Tensor-polarized parton distribution functions for spin-1 hadrons
S. Kumano
TL;DR
This work surveys tensor-polarized PDFs and TMDs for spin-1 hadrons, focusing on the leading-twist structure function $b_1$, its sum rule, and the potential tensor-polarized antiquark content modeled through a LO parametrization. It shows that the standard deuteron convolution underestimates $b_1$ relative to data, motivating a $\chi^2$-based extraction of tensor-polarized PDFs and acknowledging possible nonzero tensor-polarized antiquarks. The article further develops the formalism for PDFs, TMDs, and fragmentation functions up to twist-4, providing covariant definitions, operator structures, and mapping between TMDs and collinear functions, while highlighting the unique spin-1 gluon transversity $\Delta_T g(x)$ and its experimental prospects. With upcoming tensor-polarized deuteron measurements at JLab and complementary facilities, this framework aims to uncover novel hadron dynamics beyond simple nucleon-nucleon bound states and to clarify the role of higher-twist effects at moderate $Q^2$. Overall, it offers a roadmap for exploring high-energy spin-1 physics through structured observables, model tests, and planned experiments.
Abstract
Spin-1 hadrons contain different aspects of spin physics from the ones of the spin-1/2 nucleon because of the existence of tensor-polarized structure functions. In the charged-lepton deep inelastic scattering from a spin-1 hadron or nucleus, such as the deuteron, there are leading-twist structure functions $b_1$ and $b_2$. In addition, there exists a gluon transversity which does not exist in the spin-1/2 nucleon. In the deuteron, these observables could probe interesting dynamical aspects beyond a simple bound system of a proton and a neutron.

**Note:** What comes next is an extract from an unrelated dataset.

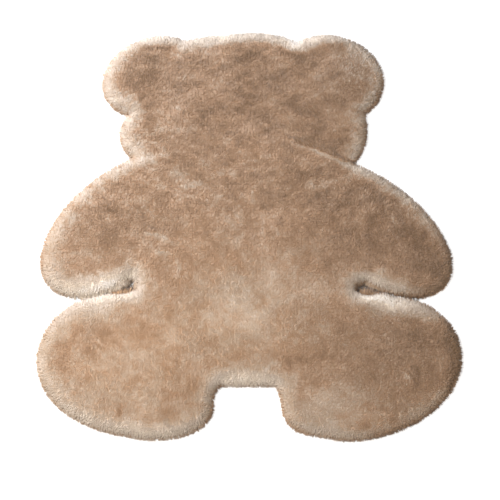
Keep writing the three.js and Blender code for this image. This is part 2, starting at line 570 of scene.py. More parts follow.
PATCHES = (
    Patch("forehead", -0.03, 0.40, 0.30, 0.17, -0.10),
    Patch("left ear", -0.275, 0.415, 0.055, 0.06, -0.17),
    Patch("left ear, dark spot", -0.290, 0.443, 0.018, 0.014, -0.16),
    Patch("left ear, second dark spot", -0.243, 0.440, 0.018, 0.011, -0.16),
    Patch("left ear, dark line", -0.225, 0.474, 0.036, 0.006, -0.22),
    Patch("left ear, lower spot", -0.304, 0.380, 0.012, 0.016, -0.10),
    Patch("left ear, pale spot", -0.268, 0.413, 0.016, 0.007, 0.08),
    Patch("left ear, second pale spot", -0.205, 0.416, 0.026, 0.008, 0.07),
    Patch("right ear", 0.275, 0.40, 0.05, 0.06, 0.03),
    Patch("chest", -0.02, 0.08, 0.20, 0.14, -0.03),
    Patch("belly", 0.0, -0.20, 0.20, 0.20, 0.11),
    Patch("left foot", -0.28, -0.34, 0.18, 0.14, 0.03),
    Patch("left foot, lower part", -0.25, -0.44, 0.16, 0.05, 0.07),
    Patch("right foot", 0.30, -0.34, 0.18, 0.14, -0.04),
    Patch("right foot, lower part", 0.20, -0.45, 0.14, 0.05, 0.12),
    Patch("left leg, outer spot", -0.434, -0.317, 0.020, 0.025, -0.10),
    Patch("left leg, upper part", -0.350, -0.228, 0.075, 0.026, 0.17),
    Patch("left foot, smudge", -0.283, -0.462, 0.006, 0.013, -0.16),
    Patch("left foot, light spot", -0.218, -0.451, 0.024, 0.018, 0.07),
    Patch("right leg, upper part", 0.325, -0.222, 0.055, 0.022, 0.26),
    Patch("right leg, upper spot", 0.392, -0.286, 0.035, 0.030, -0.12),
    Patch("left arm", -0.33, 0.0, 0.14, 0.14, -0.04),
    Patch("left armpit, pale spot", -0.189, -0.051, 0.015, 0.009, 0.10),
    Patch("left armpit, lower pale spot", -0.194, -0.078, 0.015, 0.007, 0.08),
    Patch("right arm", 0.34, 0.0, 0.14, 0.16, -0.16),
    Patch("right arm, outer shade", 0.415, -0.058, 0.035, 0.045, -0.10),
    Patch("right arm, lower spot", 0.415, -0.128, 0.035, 0.022, -0.10),
)

SPECKLED = (
    Patch("left ear", -0.270, 0.42, 0.08, 0.09, 0.04),
    Patch("right ear", 0.280, 0.40, 0.08, 0.09, 0.08),
    Patch("left arm", -0.340, 0.00, 0.12, 0.14, 0.03),
    Patch("right arm", 0.360, -0.02, 0.13, 0.15, 0.055),
    Patch("right leg", 0.320, -0.33, 0.18, 0.14, 0.055),
)

CALM = (
    Patch("belly", -0.02, -0.24, 0.17, 0.16, 0.45),
    Patch("left leg", -0.28, -0.33, 0.16, 0.15, 0.45),
)

# Tones added near the edge: painted highlights where they are positive and painted shade where they are
# negative, the darker ones on the right, away from the light. The pale fur under the left arm is partly
# the fur's own paleness.
RIM_LIGHT_AND_SHADE = (
    Patch("crown", 0.0, 0.53, 0.35, 0.06, 0.10),
    Patch("left ear, outside", -0.335, 0.40, 0.030, 0.080, 0.10),
    Patch("left cheek, outside", -0.300, 0.23, 0.030, 0.060, 0.12),
    Patch("by the right ear", 0.115, 0.478, 0.035, 0.030, 0.26),
    Patch("under the left arm", -0.355, -0.150, 0.090, 0.040, 0.33),
    Patch("top of the left leg", -0.335, -0.238, 0.100, 0.045, 0.04),
    Patch("end of the left slit", -0.250, -0.185, 0.035, 0.045, 0.04),
    Patch("under the right arm", 0.300, -0.145, 0.060, 0.030, 0.07),
    Patch("under the right arm, outside", 0.420, -0.150, 0.060, 0.050, -0.36),
    Patch("top of the right leg", 0.305, -0.212, 0.058, 0.034, 0.34),
    Patch("top of the right leg, outside", 0.390, -0.233, 0.050, 0.030, 0.14),
    Patch("left leg, outside", -0.490, -0.320, 0.050, 0.110, 0.10),
    Patch("between the feet", 0.0, -0.385, 0.09, 0.05, 0.14),
    Patch("left foot, underneath", -0.24, -0.46, 0.16, 0.05, 0.08),
    Patch("right foot, underneath", 0.30, -0.48, 0.13, 0.06, -0.26),
    Patch("right leg, outside", 0.49, -0.33, 0.06, 0.12, -0.72),
    Patch("right arm, outside", 0.48, -0.03, 0.05, 0.13, -0.18),
)

# Where a line's dark tone is below zero it is painted shade in the parting; its light tone, where above
# zero, is partly paler roots that show and partly a painted highlight. On the right thigh and in the
# crease of the right foot both are below zero: a broad painted shadow.
RUFFLES = (
    Ruffle(
        "neck, right", (0.074, 0.224), (0.172, 0.188), (0.270, 0.134),
        width=0.012, lean=0.003, ridge=0.0011, dark=-0.32, light=0.24,
    ),
    Ruffle(
        "neck, left", (-0.285, 0.145), (-0.242, 0.156), (-0.195, 0.170),
        width=0.014, lean=0.002, ridge=0.0008, dark=0.05, light=0.10,
    ),
    Ruffle(
        "right thigh", (0.043, -0.358), (0.110, -0.330), (0.193, -0.322),
        width=0.030, lean=0.001, ridge=0.0, dark=-0.04, light=-0.12,
    ),
    Ruffle(
        "left armpit", (-0.255, -0.032), (-0.215, -0.032), (-0.180, -0.052),
        width=0.012, lean=0.002, ridge=0.0012, dark=-0.12, light=0.20,
    ),
    Ruffle(
        "left armpit, lower", (-0.220, -0.077), (-0.200, -0.078), (-0.179, -0.083),
        width=0.010, lean=0.002, ridge=0.001, dark=-0.10, light=0.18,
    ),
    Ruffle(
        "left flank", (-0.170, -0.088), (-0.154, -0.118), (-0.163, -0.148),
        width=0.011, lean=0.001, ridge=0.0008, dark=-0.04, light=0.13,
    ),
    Ruffle(
        "right foot", (0.350, -0.363), (0.361, -0.373), (0.372, -0.387),
        width=0.008, lean=0.002, ridge=0.001, dark=-0.18, light=0.25,
    ),
    Ruffle(
        "right foot, crease", (0.374, -0.352), (0.384, -0.375), (0.373, -0.410),
        width=0.010, lean=0.001, ridge=0.0, dark=-0.14, light=-0.08,
    ),
    Ruffle(
        "right arm", (0.360, 0.016), (0.351, 0.003), (0.361, -0.012),
        width=0.008, lean=0.002, ridge=0.0008, dark=0.06, light=0.22,
    ),
)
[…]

In addition, there are recent theoretical studies on higher-twist distributions. Tensor-polarized deuteron experiments are now under preparation at the Thomas Jefferson National Accelerator Facility, so that the topic of polarized deuteron is expected to become one of exciting fields in hadron physics. This paper is a brief overview on the tensor-polarized parton distribution functions, including transverse-momentum-dependent parton distributions and fragmentation functions up to twist 4.